Per il Riesame «la precisazione assume particolare rilievo, sia per la constatazione che la condotta delittuosa - che indica Renda quale concorrente nel reato di inquinamento ambientale - si colloca nello stesso ambito temporale in cui risulta essersi delineata e manifestata la condotta delittuosa, estorsione e concorrenza illecita, ai danni dello stesso Renda in relazione alla realizzazione del villaggio-residence Galia, che, in stato di soggezione nei confronti delle consorterie dominanti sul territorio, era privato dalla possibilità di scelta nella individuazione delle imprese da impegnare nella costruzione della struttura, e sia per la ulteriore considerazione che, con riferimento a entrambe le imputazioni, la finalità agevolativa viene ricondotta alla consorteria di Rocco Anello, cosca che, con metodologa mafiosa, aveva costretto Renda ad accettare le determinazioni provenienti da Anello nella scelta delle imprese cui affidare i lavori, e che è indicata quale consorteria agevolata mediante il concorso nell'attività di smaltimento illecito di rifiuti provenienti dal medesimo cantiere di costruzione del villaggio Galia».

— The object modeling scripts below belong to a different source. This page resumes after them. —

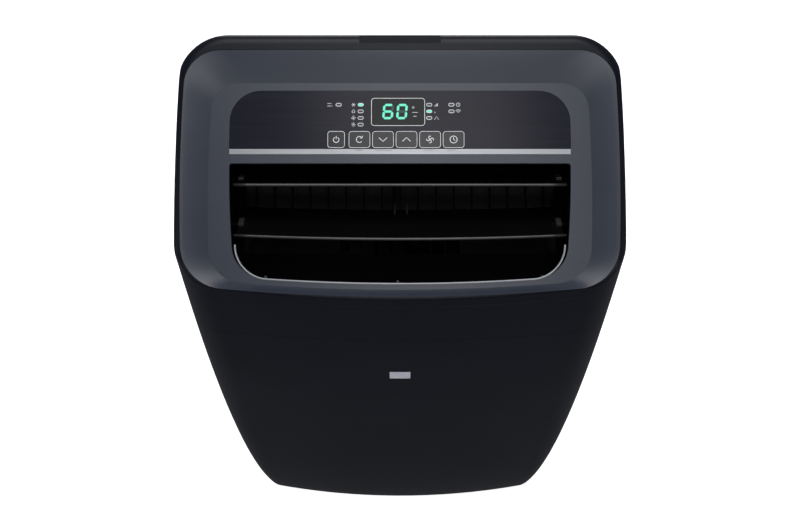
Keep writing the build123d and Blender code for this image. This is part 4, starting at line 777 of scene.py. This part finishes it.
flat_half = MOUTH_HALF - CORNER
front = [(x, mouth_front(x)) for x in [-flat_half + 2 * flat_half * i / 30 for i in range(31)]]
corner_run = mouth_front(flat_half) - CORNER
turns = [pi / 2 * i / 14 for i in range(1, 15)]
right = [(flat_half + CORNER * sin(turn), corner_run + CORNER * cos(turn)) for turn in turns]
left = [(-x, run) for x, run in reversed(right)]
lip_path = [deck(x, run + LIP_OUT, LIP_LIFT) for x, run in left + front + right]
lip = tube_mesh("outlet_lip", lip_path, LIP_RADIUS * MM, 10)
# Light grey on the rolled lip: painted highlight.
moulded("lip_painted_highlight", (0.24, 0.25, 0.28), (0.30, 0.31, 0.34), (0.18, 0.26), specular=0.6, cloud=0.05)
finished(lip, "lip_painted_highlight", "casing")
catch_spots = [deck(x, mouth_front(x) - CATCH_INSET, CATCH_LIFT) for x in CATCH_SPOTS]
catches = blocks("lip_catches", catch_spots, (ACROSS, DOWN_DECK, OUT_OF_DECK), CATCH_SIZE, 0.3)
finished(catches, "clip_grey", "casing")

# %% [markdown]
# ## Filter nets and screw crosses
#
# Behind each rear grille a filter holds a woven net. The node tree lays two sets of threads at an even
# pitch and gives them a round section. The net lies on the filter's web, and slides out with it.

# %% A woven net
THREAD_SIDES = 5
NET_PITCH = 3.0
THREAD = 0.32
NET_MARGIN = 8
WEB_THICK = 2.6
WEB_LIFT = 1.05


def sum_node(tree, work, first, second):
    """One sum inside a tree. Each term is a value or an output socket."""
    node = tree.nodes.new("ShaderNodeMath")
    node.operation = work
    for socket, term in zip(node.inputs, (first, second)):
        if isinstance(term, bpy.types.NodeSocket):
            tree.links.new(term, socket)
        else:
            socket.default_value = term
    return node.outputs[0]


def net_tree():
    """Crossing threads over a rectangle centred on the origin."""
    names = ("Width", "Length", "Pitch", "Thread")
    tree = new_tree("filter_net", [(title, "NodeSocketFloat") for title in names])
    given = tree.nodes.new("NodeGroupInput")
    joined = tree.nodes.new("GeometryNodeJoinGeometry")
    for along, over in (("Width", "Length"), ("Length", "Width")):
        half = sum_node(tree, "MULTIPLY", given.outputs[along], 0.5)
        back = sum_node(tree, "MULTIPLY", half, -1.0)
        count = sum_node(tree, "DIVIDE", given.outputs[over], given.outputs["Pitch"])
        start = sum_node(tree, "MULTIPLY", given.outputs[over], -0.5)
        own, other = ("X", "Y") if along == "Width" else ("Y", "X")
        end_a = add_node(tree, "ShaderNodeCombineXYZ", **{own: back})
        end_b = add_node(tree, "ShaderNodeCombineXYZ", **{own: half})
        thread = add_node(tree, "GeometryNodeCurvePrimitiveLine", Start=end_a.outputs[0],
                          End=end_b.outputs[0])
        first = add_node(tree, "ShaderNodeCombineXYZ", **{other: start})
        step = add_node(tree, "ShaderNodeCombineXYZ", **{other: given.outputs["Pitch"]})
        line = add_node(tree, "GeometryNodeMeshLine", Count=count, Start_Location=first.outputs[0],
                        Offset=step.outputs[0])
        laid = add_node(tree, "GeometryNodeInstanceOnPoints", Points=line.outputs[0],
                        Instance=thread.outputs[0])
        tree.links.new(laid.outputs[0], joined.inputs[0])
    real = add_node(tree, "GeometryNodeRealizeInstances", Geometry=joined.outputs[0])
    section = add_node(tree, "GeometryNodeCurvePrimitiveCircle", Resolution=THREAD_SIDES,
                       Radius=given.outputs["Thread"])
    solid = add_node(tree, "GeometryNodeCurveToMesh", Curve=real.outputs[0],
                     Profile_Curve=section.outputs[0], Fill_Caps=True)
    end_tree(tree, solid.outputs[0], FINISH["net_thread"])
    return tree


moulded("net_thread", (0.060, 0.062, 0.066), (0.085, 0.087, 0.092), (0.45, 0.6), cloud=0.02)
NET = net_tree()
SLOPE_OUT = Vector(JOINTS["upper_cassette_pull"]["axis"]).normalized()
for place, out in (("upper", SLOPE_OUT), ("lower", Vector((0, 1, 0)))):
    low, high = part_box(f"{place}_filter")
    middle = (low + high) / 2
    up = out.cross(ACROSS).normalized()
    if up.z < 0:
        up = -up
    thick = WEB_THICK * MM
    tall = (high.z - low.z - thick * abs(out.z)) / up.z
    turn = Matrix([list(ACROSS), list(up), list(ACROSS.cross(up))]).transposed().to_4x4()
    web = middle - out * (thick / 2 - WEB_LIFT * MM)
    sizes = {"Width": high.x - low.x - NET_MARGIN * MM, "Length": tall - NET_MARGIN * MM,
             "Pitch": NET_PITCH * MM, "Thread": THREAD * MM}
    net = node_piece(f"{place}_net", NET, sizes, Matrix.Translation(web) @ turn)
    finished(net, "net_thread", f"{place}_cassette")

# %% Crosses of the screws, as painted shade in their recesses
SAME_HEIGHT = 1e-5
screw_mesh = bmesh.new()
screw_mesh.from_mesh(frame["nodes"]["case_screws"].data)
bmesh.ops.remove_doubles(screw_mesh, verts=screw_mesh.verts, dist=1e-6)
heads = []
left_over = set(screw_mesh.verts)
while left_over:
    island = [left_over.pop()]
    for vert in island:
        for edge in vert.link_edges:
            other = edge.other_vert(vert)
            if other in left_over:
                left_over.discard(other)
                island.append(other)
    top = max(v.co.y for v in island)
    ring = [v.co for v in island if v.co.y > top - SAME_HEIGHT]
    heads.append(sum(ring, Vector()) / len(ring))
screw_mesh.free()


def cross_tree():
    """Two crossed bars on every given point."""
    tree = new_tree("screw_crosses", [("Points", "NodeSocketObject"), ("Bar", "NodeSocketVector")])
    given = tree.nodes.new("NodeGroupInput")
    points = add_node(tree, "GeometryNodeObjectInfo", Object=given.outputs["Points"])
    bars = tree.nodes.new("GeometryNodeJoinGeometry")
    for turn in (0, pi / 2):
        bar = add_node(tree, "GeometryNodeMeshCube", Size=given.outputs["Bar"])
        turned = add_node(tree, "GeometryNodeTransform", Geometry=bar.outputs[0],
                          Rotation=(0, pi / 4 + turn, 0))
        tree.links.new(turned.outputs[0], bars.inputs[0])
    laid = add_node(tree, "GeometryNodeInstanceOnPoints", Points=points.outputs["Geometry"],
                    Instance=bars.outputs[0])
    end_tree(tree, laid.outputs[0], FINISH["duct_black"])
    return tree


spots_mesh = bpy.data.meshes.new("screw_spots")
spots_mesh.from_pydata([tuple(head) for head in heads], [], [])
spots = bpy.data.objects.new("screw_spots", spots_mesh)
bpy.context.scene.collection.objects.link(spots)
# Thin black bars on each head stand in for the shade in the cross recess: painted shade.
CROSS_BAR = Vector((3.6, 0.16, 0.7)) * MM
crosses = node_piece("screw_crosses", cross_tree(), {"Points": spots, "Bar": CROSS_BAR},
                     Matrix.Identity(4))
bpy.data.objects.remove(spots)
finished(crosses, "duct_black", "casing")
print("screws:", len(heads))

# %% [markdown]
# ## Floor, light and camera
#
# The unit stands on a pale floor in a white studio. A large softbox hangs behind and above, and a small
# one stands where the deck mirrors it, so the plateau reads lighter than the wall round it; the wall's
# darker finish adds painted shade to this. Weaker ones light the front and the back, and two strips draw
# a soft edge down the long shells. The dark casing takes nearly all of its shape from what it reflects,
# so the room is dim, and reflections skip the floor.

# %% The floor
moulded("studio_floor", (0.80, 0.80, 0.81), (0.84, 0.84, 0.85), (0.6, 0.8), cloud=0.6)
floor_shader = FINISH["studio_floor"].node_tree.nodes["Principled BSDF"]
floor_shader.inputs["Emission Color"].default_value = (1, 1, 1, 1)
floor_shader.inputs["Emission Strength"].default_value = 0.80
FLOOR_HALF = 6.0
shape = bmesh.new()
bmesh.ops.create_grid(shape, x_segments=8, y_segments=8, size=FLOOR_HALF)
floor = as_piece("studio_floor", shape)
floor.data.materials.append(FINISH["studio_floor"])
floor.visible_glossy = False

# %% The lights
LOOK_AT = Vector((0, -0.079, 0.512))


def softbox(name, place, size, power):
    """A rectangular area light that faces the unit."""
    data = bpy.data.lights.new(name, "AREA")
    data.shape = "RECTANGLE"
    data.size, data.size_y = size
    data.energy = power
    light = bpy.data.objects.new(name, data)
    light.location = place
    light.rotation_euler = (LOOK_AT - Vector(place)).to_track_quat("-Z", "Y").to_euler()
    bpy.context.scene.collection.objects.link(light)


softbox("overhead_box", (0, 0.75, 2.9), (1.6, 1.5), 40)
softbox("deck_box", (0.12, -0.85, 2.9), (0.7, 1.5), 14)
softbox("rear_box", (0, 2.8, 0.7), (1.6, 1.1), 16)
softbox("front_box", (0, -2.8, 2.45), (1.6, 0.9), 13)
softbox("left_strip", (-2.4, -0.9, 0.9), (0.4, 1.8), 15)
softbox("right_strip", (2.4, -0.9, 0.9), (0.4, 1.8), 9)
world = bpy.data.worlds.new("studio")
world.use_nodes = True
world.node_tree.nodes["Background"].inputs["Color"].default_value = (0.96, 0.97, 1.0, 1)
world.node_tree.nodes["Background"].inputs["Strength"].default_value = 0.14
bpy.context.scene.world = world
bpy.context.scene.view_settings.view_transform = "Standard"

# %% The camera
camera_data = bpy.data.cameras.new("camera")
camera_data.lens = 43.3
camera_data.shift_y = -0.0015
camera_data.sensor_width = 36.0
camera = bpy.data.objects.new("camera", camera_data)
camera.location = (0, -0.7656, 1.4998)
camera.rotation_euler = (LOOK_AT - camera.location).to_track_quat("-Z", "Y").to_euler()
bpy.context.scene.collection.objects.link(camera)
bpy.context.scene.camera = camera
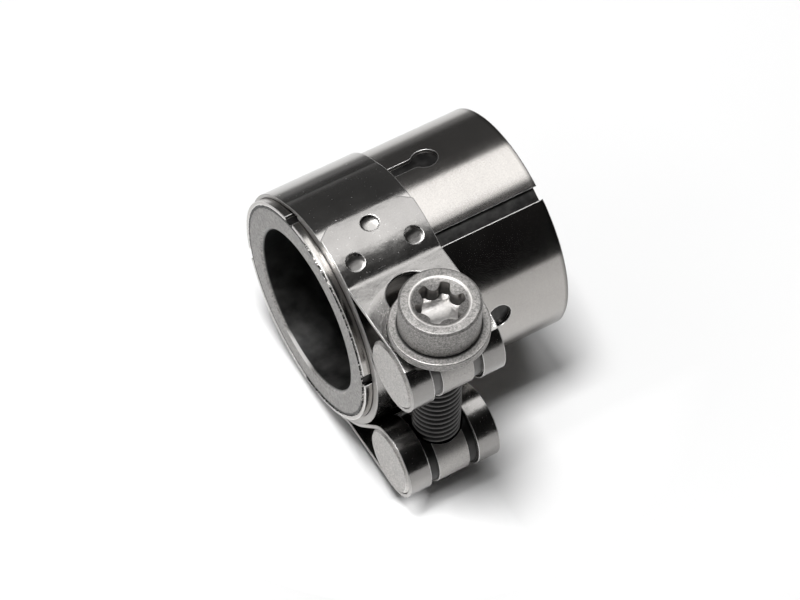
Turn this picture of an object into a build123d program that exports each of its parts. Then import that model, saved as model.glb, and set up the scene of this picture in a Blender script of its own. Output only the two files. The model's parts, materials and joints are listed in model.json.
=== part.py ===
from build123d import *
import math
import os

# An exhaust sleeve clamp: a slotted steel sleeve holds a sealing sleeve round two pipe ends,
# and a folded band with two trunnions and one screw draws it tight.
# The tube runs along X, with the longer free end of the sleeve at +X.
# The screw stands along Z on the -Y side, head up. The origin is on the tube's axis, mid length.
# A gap angle is measured about the tube, from the screw's side (-Y) towards the head (+Z).

# Slotted sleeve
sleeve_length = 38.0
sleeve_radius = 19.35
sleeve_wall = 0.65
slot_count = 4
slot_pitch = 93.0
slot_width = 2.3
slot_reach = 25.0
slot_hole_radius = 2.2
slot_neck_radius = 1.5
keyhole_angle = 11.5
plain_slot_angle = 61.5

# Sealing sleeve and its jacket
seal_wall = 4.3
seal_setback = 0.35
seal_mouth_chamfer = 0.5
jacket_wall = 0.15
jacket_setback = 0.1

# Band, folded at both ends
band_width = 16.8
band_thickness = 0.6
sleeve_overhang = 1.4
layer_gap = 0.05
loop_clearance = 0.7
fold_bend_radius = 1.5
tab_span = 27.4
tab_corner_side = 2.25
tab_corner_length = 1.75
back_blend_radius = 8.0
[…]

In conclusione, secondo il Riesame «la situazione descritta conduce a ritenere, alternativamente alla prospettazione accusatoria di concorso di Renda nell'illecita attività di smaltimento di rifiuti, che egli sia stato costretto, in considerazione della completa soggezione all'intimidazione derivante da Rocco Anello e dalla consorteria di appartenenza, ad aderire alla determinatone di costui nella smaltimento dei rifiuti prodotti nel cantiere per la realizzazione del villaggio Galia, senza alcuna possibilità di opposizione alle decisioni di Anello». Ne deriva, quindi, come «non possa sostenersi, con elevata probabilità, la sussistenza di un quadro di gravità indiziaria a carico di Vincenzo Renda in ordine al reato di illecito smaltimento di rifiuti, in quanto l'intervento della consorteria di Rocco Anello anche nell'attività di trasporto e smaltimento dei rifiuti prodotti nel cantiere lascia anche ritenere, alternativamente alla prospettata partecipazione, che vi sia stata imposizione a Vincenzo Renda della determinazione di Rocco Anello quanto alle modalità di smaltimento e alla scelta dell'impresa da utilizzare per il trasporto dal cantiere in altro luogo».